### GOAL OF THE EXERCISE:
Copy out exactly the lines from the start of the data to the line containing "PEDAL_GROUP_X + PEDAL_PITCH]". Include both.

^^^^

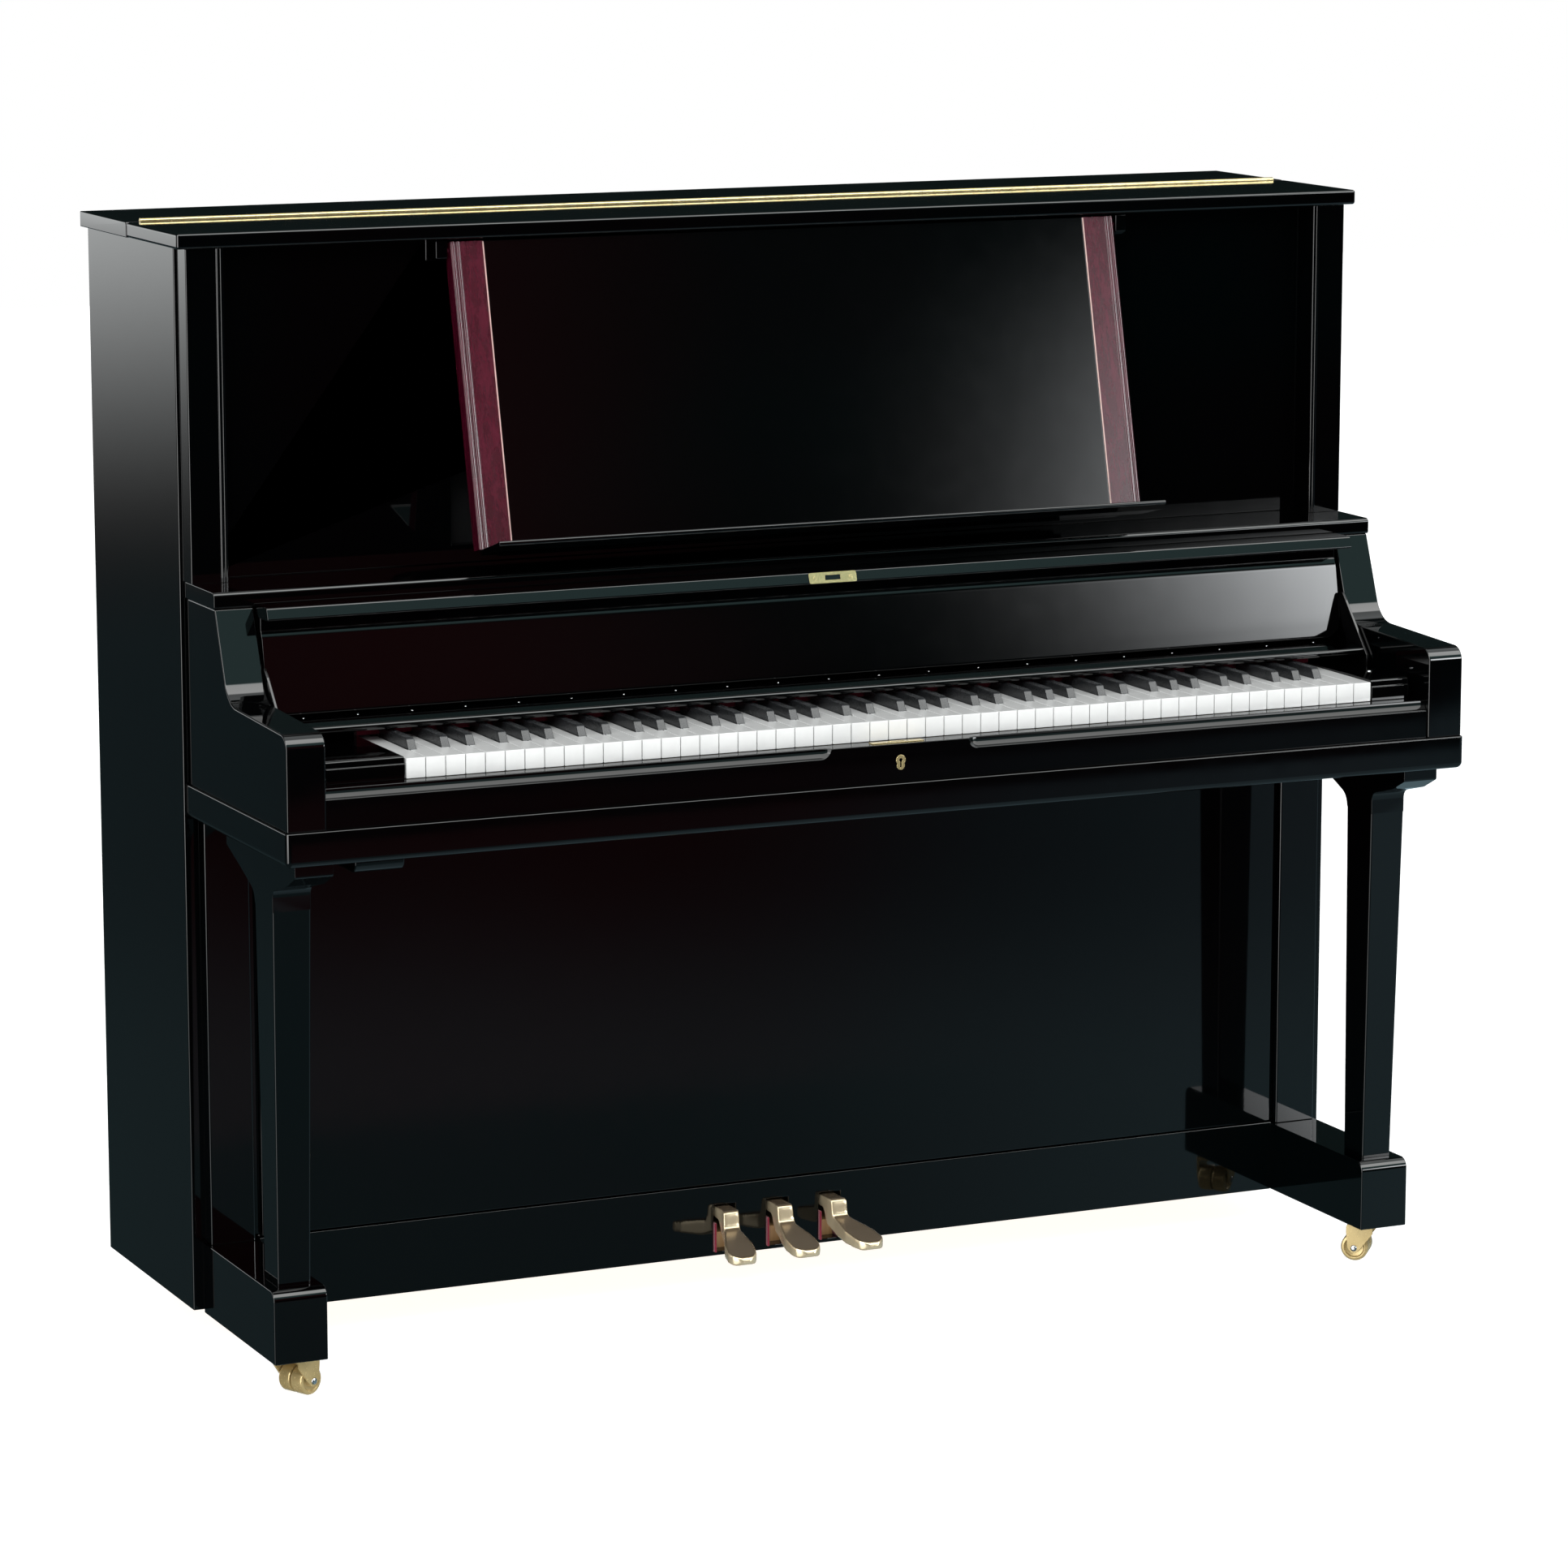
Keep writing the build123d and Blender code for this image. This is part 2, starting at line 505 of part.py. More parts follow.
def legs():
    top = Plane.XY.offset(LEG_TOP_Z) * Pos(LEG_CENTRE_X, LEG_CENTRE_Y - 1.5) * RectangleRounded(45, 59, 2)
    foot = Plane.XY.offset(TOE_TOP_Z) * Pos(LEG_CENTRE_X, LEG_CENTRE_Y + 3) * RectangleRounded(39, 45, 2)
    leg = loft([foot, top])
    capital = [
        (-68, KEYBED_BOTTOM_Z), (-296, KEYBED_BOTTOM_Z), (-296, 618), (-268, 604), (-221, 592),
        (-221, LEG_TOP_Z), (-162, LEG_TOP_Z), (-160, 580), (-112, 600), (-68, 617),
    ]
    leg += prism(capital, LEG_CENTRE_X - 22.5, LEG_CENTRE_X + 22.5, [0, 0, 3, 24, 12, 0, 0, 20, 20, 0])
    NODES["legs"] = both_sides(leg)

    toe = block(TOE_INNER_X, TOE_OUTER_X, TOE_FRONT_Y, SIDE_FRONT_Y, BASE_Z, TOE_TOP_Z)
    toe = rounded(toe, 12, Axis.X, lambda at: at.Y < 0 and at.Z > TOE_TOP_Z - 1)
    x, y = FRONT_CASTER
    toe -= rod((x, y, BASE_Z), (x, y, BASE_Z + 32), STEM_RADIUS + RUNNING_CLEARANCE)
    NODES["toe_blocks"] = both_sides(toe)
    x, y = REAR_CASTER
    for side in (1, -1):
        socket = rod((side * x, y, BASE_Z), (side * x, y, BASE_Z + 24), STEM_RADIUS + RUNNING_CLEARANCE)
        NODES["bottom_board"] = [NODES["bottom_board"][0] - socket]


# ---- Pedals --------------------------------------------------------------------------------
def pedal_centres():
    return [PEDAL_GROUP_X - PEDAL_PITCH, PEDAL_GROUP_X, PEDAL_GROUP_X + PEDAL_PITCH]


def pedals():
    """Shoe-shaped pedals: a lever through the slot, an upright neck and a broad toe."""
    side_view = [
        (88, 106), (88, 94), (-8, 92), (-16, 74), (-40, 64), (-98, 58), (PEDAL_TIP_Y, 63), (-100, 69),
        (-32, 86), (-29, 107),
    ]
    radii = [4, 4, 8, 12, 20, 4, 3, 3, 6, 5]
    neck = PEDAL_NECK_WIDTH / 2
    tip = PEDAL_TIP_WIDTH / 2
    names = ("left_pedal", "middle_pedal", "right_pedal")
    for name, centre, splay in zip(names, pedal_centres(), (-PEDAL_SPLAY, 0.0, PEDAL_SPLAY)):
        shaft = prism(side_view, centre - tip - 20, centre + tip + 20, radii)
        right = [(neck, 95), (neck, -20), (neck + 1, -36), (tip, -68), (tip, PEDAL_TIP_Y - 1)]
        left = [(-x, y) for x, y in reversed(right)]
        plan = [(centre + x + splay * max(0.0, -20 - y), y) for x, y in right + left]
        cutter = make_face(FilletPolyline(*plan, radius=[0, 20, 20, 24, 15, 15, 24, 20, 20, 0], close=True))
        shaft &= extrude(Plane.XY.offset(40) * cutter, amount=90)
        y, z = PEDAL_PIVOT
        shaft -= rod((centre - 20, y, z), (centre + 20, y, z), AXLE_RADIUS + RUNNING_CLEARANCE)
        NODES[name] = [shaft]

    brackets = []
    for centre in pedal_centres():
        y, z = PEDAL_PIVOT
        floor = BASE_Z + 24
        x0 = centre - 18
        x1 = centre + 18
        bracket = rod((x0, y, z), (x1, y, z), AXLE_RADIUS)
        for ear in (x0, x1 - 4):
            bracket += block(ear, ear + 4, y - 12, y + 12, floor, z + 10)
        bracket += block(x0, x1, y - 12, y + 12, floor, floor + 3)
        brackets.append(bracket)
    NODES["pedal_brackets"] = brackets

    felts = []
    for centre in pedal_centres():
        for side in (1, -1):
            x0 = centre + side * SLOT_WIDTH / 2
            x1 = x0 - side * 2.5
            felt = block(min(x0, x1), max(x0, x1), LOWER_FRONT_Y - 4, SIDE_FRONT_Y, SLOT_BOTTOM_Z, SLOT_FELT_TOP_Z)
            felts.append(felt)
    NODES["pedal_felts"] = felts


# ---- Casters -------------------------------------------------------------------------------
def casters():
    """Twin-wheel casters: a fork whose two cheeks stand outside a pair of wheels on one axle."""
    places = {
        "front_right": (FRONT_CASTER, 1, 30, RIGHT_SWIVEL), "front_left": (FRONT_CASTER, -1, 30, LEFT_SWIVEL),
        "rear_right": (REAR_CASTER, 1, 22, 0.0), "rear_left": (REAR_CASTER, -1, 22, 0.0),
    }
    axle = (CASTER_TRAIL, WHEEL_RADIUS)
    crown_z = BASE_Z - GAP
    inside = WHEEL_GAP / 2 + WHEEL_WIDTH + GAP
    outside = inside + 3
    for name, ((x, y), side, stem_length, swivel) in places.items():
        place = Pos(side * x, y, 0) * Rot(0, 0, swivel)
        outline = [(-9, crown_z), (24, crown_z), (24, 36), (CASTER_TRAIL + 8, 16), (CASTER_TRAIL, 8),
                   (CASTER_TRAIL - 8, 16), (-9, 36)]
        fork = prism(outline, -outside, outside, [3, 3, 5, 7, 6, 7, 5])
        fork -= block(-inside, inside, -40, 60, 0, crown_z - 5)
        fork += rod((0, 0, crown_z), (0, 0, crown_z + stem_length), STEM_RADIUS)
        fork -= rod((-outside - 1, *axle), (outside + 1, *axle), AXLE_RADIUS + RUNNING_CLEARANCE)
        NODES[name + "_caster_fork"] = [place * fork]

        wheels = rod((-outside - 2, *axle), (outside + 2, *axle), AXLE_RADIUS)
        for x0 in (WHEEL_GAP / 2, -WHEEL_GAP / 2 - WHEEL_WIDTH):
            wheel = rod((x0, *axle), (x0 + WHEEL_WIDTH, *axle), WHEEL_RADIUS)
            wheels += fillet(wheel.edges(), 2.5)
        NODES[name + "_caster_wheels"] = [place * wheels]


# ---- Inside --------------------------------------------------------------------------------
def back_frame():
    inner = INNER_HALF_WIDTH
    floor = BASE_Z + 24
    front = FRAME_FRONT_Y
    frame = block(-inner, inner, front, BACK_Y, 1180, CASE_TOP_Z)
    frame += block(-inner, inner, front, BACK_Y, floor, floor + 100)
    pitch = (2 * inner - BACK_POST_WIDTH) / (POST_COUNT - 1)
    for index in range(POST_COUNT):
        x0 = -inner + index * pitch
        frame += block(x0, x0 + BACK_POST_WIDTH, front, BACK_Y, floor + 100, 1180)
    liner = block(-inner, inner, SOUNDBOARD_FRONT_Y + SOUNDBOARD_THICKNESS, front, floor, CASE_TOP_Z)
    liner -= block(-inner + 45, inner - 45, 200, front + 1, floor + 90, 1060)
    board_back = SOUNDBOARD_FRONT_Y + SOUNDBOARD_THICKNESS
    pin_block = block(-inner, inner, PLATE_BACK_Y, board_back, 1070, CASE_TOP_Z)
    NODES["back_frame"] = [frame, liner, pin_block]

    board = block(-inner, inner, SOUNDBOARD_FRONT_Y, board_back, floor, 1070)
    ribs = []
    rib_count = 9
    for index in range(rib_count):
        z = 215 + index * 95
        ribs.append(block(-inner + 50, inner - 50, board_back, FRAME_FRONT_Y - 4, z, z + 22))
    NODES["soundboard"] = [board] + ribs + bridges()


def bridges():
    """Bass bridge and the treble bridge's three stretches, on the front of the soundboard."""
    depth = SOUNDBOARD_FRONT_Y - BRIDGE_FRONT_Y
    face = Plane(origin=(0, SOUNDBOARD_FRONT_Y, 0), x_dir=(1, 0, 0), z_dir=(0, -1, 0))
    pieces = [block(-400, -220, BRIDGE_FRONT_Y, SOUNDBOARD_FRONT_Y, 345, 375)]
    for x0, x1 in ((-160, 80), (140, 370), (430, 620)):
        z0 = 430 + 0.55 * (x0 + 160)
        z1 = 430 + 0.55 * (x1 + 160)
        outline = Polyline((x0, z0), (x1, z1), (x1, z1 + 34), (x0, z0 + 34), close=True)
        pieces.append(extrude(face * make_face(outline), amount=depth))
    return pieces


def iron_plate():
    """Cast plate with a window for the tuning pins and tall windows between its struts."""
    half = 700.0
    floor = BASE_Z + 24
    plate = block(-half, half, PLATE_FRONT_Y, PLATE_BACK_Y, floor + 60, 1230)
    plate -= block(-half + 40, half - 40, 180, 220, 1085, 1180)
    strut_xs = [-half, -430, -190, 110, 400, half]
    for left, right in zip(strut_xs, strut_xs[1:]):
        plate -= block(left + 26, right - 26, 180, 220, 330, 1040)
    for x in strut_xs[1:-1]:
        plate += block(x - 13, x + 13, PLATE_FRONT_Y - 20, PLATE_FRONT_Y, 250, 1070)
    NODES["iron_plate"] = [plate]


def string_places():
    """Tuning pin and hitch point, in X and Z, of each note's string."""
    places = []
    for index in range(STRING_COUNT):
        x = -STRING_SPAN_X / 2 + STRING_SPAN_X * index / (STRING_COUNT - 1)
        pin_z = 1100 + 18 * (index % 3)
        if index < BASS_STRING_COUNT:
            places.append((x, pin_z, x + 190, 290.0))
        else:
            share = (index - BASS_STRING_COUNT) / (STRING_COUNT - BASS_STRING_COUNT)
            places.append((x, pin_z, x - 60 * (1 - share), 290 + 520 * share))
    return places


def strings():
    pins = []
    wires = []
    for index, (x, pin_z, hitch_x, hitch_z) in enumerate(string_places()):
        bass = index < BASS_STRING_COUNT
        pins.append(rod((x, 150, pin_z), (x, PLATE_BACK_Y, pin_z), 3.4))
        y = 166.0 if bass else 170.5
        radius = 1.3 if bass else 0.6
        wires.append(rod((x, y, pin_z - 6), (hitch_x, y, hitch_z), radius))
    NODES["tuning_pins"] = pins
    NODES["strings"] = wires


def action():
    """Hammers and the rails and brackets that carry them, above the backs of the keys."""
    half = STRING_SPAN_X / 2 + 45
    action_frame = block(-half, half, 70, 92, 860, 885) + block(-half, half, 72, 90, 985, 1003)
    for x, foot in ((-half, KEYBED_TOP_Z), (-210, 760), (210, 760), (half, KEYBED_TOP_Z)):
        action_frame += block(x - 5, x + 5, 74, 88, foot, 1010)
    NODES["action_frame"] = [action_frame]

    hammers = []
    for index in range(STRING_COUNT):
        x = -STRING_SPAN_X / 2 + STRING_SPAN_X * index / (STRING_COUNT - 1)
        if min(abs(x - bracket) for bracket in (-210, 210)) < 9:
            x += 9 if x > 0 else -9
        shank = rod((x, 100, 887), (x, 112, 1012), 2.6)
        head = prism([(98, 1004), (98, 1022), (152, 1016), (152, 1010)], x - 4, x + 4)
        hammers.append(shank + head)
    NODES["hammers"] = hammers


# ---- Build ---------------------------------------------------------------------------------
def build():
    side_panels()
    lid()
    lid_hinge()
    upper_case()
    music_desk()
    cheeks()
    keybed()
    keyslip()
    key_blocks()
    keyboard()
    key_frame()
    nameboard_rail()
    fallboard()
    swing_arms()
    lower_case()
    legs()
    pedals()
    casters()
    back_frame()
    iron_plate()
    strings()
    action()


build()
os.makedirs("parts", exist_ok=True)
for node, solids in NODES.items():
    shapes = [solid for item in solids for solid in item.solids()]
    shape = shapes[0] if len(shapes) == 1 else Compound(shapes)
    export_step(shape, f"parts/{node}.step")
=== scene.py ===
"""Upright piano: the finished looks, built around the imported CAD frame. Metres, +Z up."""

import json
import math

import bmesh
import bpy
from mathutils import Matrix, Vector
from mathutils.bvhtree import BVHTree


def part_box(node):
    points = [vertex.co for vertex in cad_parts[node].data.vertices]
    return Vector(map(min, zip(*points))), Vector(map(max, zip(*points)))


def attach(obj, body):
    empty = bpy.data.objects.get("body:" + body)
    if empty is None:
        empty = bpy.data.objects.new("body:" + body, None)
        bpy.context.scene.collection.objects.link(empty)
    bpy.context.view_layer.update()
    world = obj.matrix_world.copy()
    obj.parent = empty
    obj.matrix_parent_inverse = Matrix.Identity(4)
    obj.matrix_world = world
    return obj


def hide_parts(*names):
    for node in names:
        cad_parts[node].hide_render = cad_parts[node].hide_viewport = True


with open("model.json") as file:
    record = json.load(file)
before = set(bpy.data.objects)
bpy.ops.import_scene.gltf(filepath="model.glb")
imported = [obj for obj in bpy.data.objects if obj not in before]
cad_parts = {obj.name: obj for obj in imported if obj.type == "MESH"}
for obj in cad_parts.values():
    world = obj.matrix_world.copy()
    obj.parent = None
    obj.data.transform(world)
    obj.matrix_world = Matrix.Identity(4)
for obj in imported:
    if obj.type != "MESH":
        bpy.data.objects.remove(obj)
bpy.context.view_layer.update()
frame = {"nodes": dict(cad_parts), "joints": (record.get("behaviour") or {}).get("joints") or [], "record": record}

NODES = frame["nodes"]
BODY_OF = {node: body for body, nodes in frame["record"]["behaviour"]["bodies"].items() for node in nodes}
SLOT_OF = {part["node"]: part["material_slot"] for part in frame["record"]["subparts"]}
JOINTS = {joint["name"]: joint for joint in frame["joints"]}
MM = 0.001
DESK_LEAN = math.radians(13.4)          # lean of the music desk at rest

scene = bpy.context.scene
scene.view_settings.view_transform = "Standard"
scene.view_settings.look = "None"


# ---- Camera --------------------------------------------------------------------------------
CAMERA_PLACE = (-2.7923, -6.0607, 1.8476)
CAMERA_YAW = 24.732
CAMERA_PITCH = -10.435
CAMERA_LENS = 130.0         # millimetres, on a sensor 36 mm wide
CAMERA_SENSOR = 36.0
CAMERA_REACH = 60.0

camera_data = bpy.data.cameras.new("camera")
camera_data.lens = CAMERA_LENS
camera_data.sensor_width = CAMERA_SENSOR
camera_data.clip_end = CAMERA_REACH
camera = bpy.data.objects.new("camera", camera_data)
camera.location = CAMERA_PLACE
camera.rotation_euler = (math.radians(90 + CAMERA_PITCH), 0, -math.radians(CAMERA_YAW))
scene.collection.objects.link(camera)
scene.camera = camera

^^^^

### FULL ANSWER:
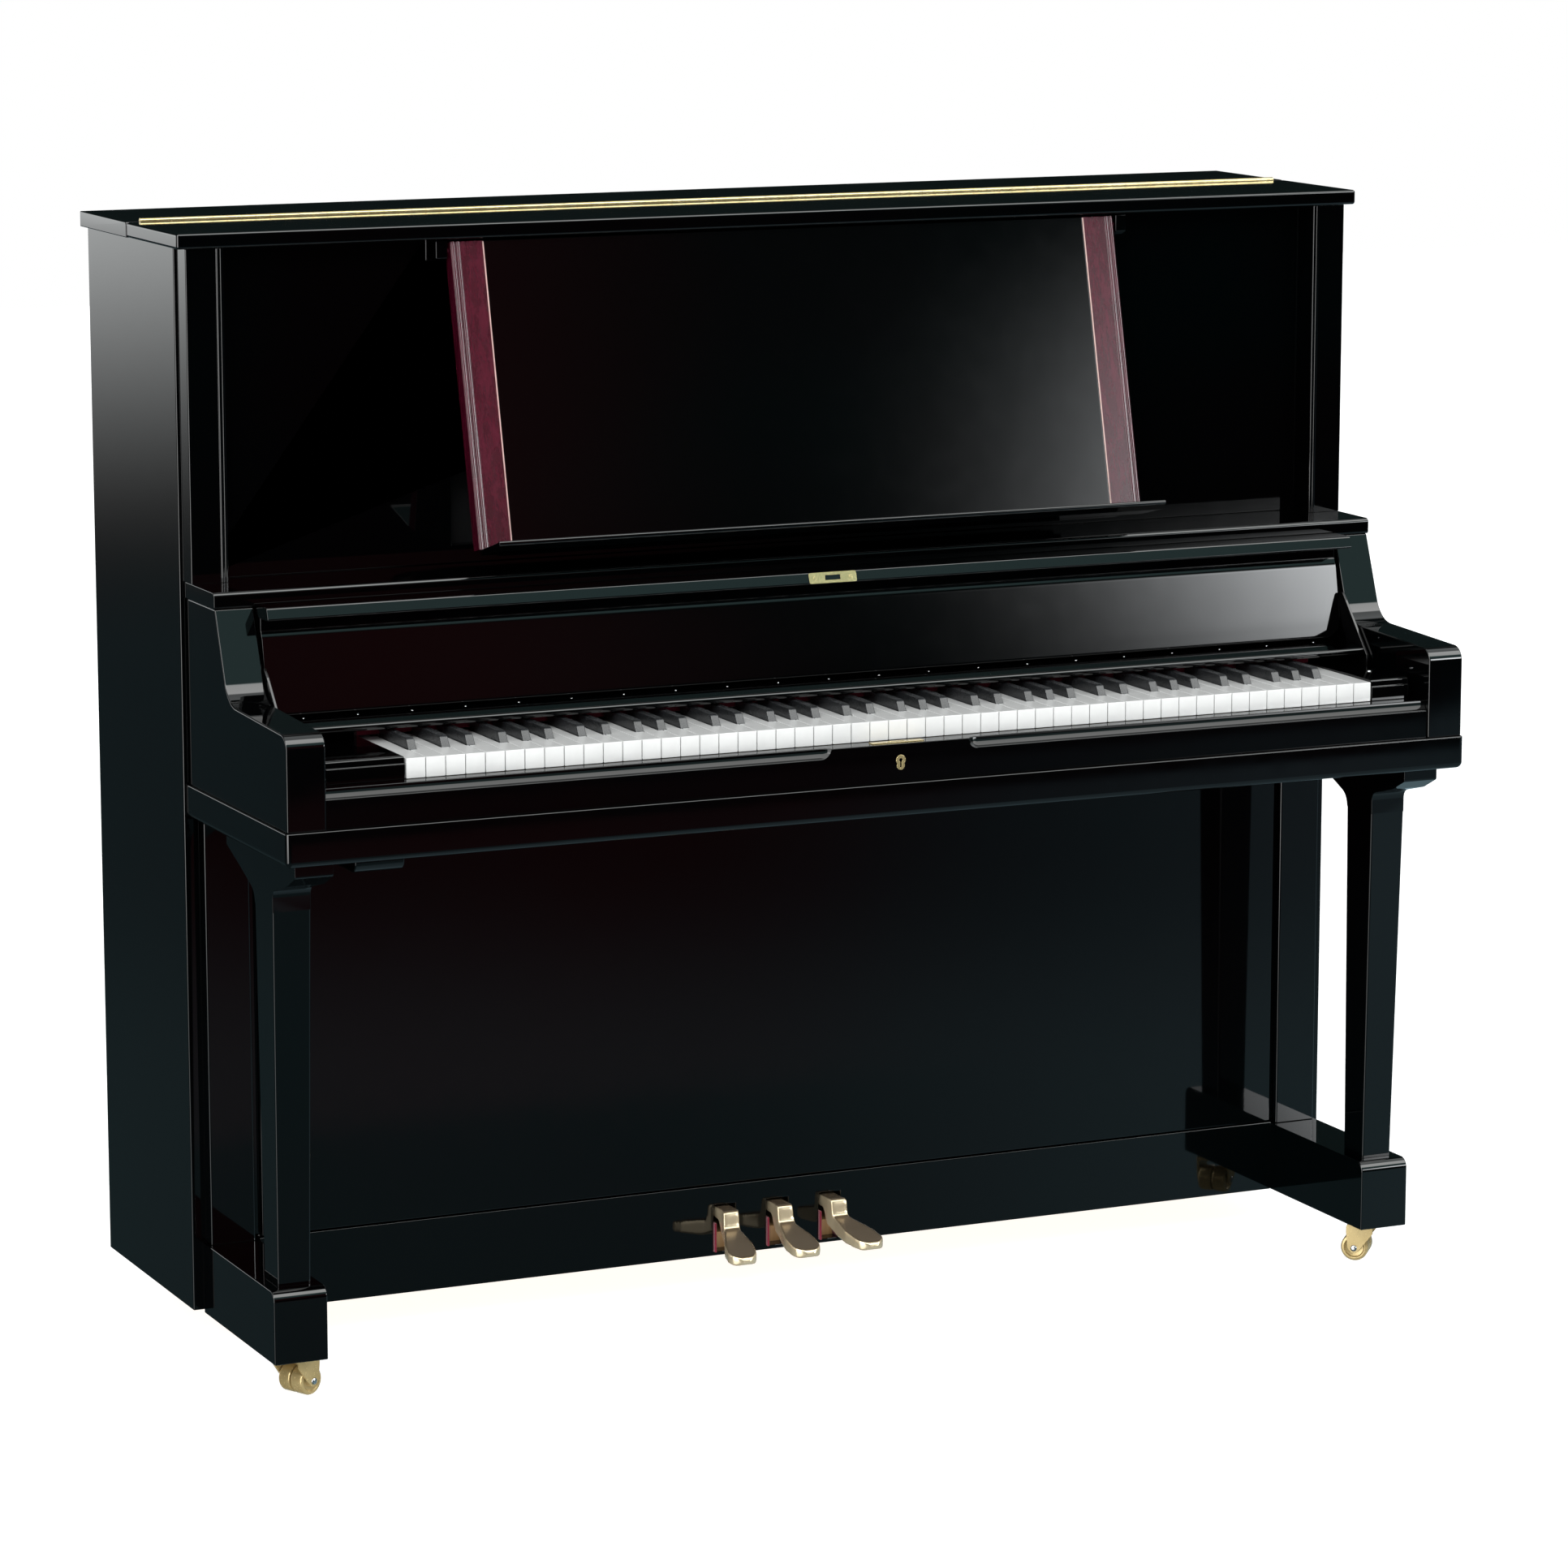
Keep writing the build123d and Blender code for this image. This is part 2, starting at line 505 of part.py. More parts follow.
def legs():
    top = Plane.XY.offset(LEG_TOP_Z) * Pos(LEG_CENTRE_X, LEG_CENTRE_Y - 1.5) * RectangleRounded(45, 59, 2)
    foot = Plane.XY.offset(TOE_TOP_Z) * Pos(LEG_CENTRE_X, LEG_CENTRE_Y + 3) * RectangleRounded(39, 45, 2)
    leg = loft([foot, top])
    capital = [
        (-68, KEYBED_BOTTOM_Z), (-296, KEYBED_BOTTOM_Z), (-296, 618), (-268, 604), (-221, 592),
        (-221, LEG_TOP_Z), (-162, LEG_TOP_Z), (-160, 580), (-112, 600), (-68, 617),
    ]
    leg += prism(capital, LEG_CENTRE_X - 22.5, LEG_CENTRE_X + 22.5, [0, 0, 3, 24, 12, 0, 0, 20, 20, 0])
    NODES["legs"] = both_sides(leg)

    toe = block(TOE_INNER_X, TOE_OUTER_X, TOE_FRONT_Y, SIDE_FRONT_Y, BASE_Z, TOE_TOP_Z)
    toe = rounded(toe, 12, Axis.X, lambda at: at.Y < 0 and at.Z > TOE_TOP_Z - 1)
    x, y = FRONT_CASTER
    toe -= rod((x, y, BASE_Z), (x, y, BASE_Z + 32), STEM_RADIUS + RUNNING_CLEARANCE)
    NODES["toe_blocks"] = both_sides(toe)
    x, y = REAR_CASTER
    for side in (1, -1):
        socket = rod((side * x, y, BASE_Z), (side * x, y, BASE_Z + 24), STEM_RADIUS + RUNNING_CLEARANCE)
        NODES["bottom_board"] = [NODES["bottom_board"][0] - socket]


# ---- Pedals --------------------------------------------------------------------------------
def pedal_centres():
    return [PEDAL_GROUP_X - PEDAL_PITCH, PEDAL_GROUP_X, PEDAL_GROUP_X + PEDAL_PITCH]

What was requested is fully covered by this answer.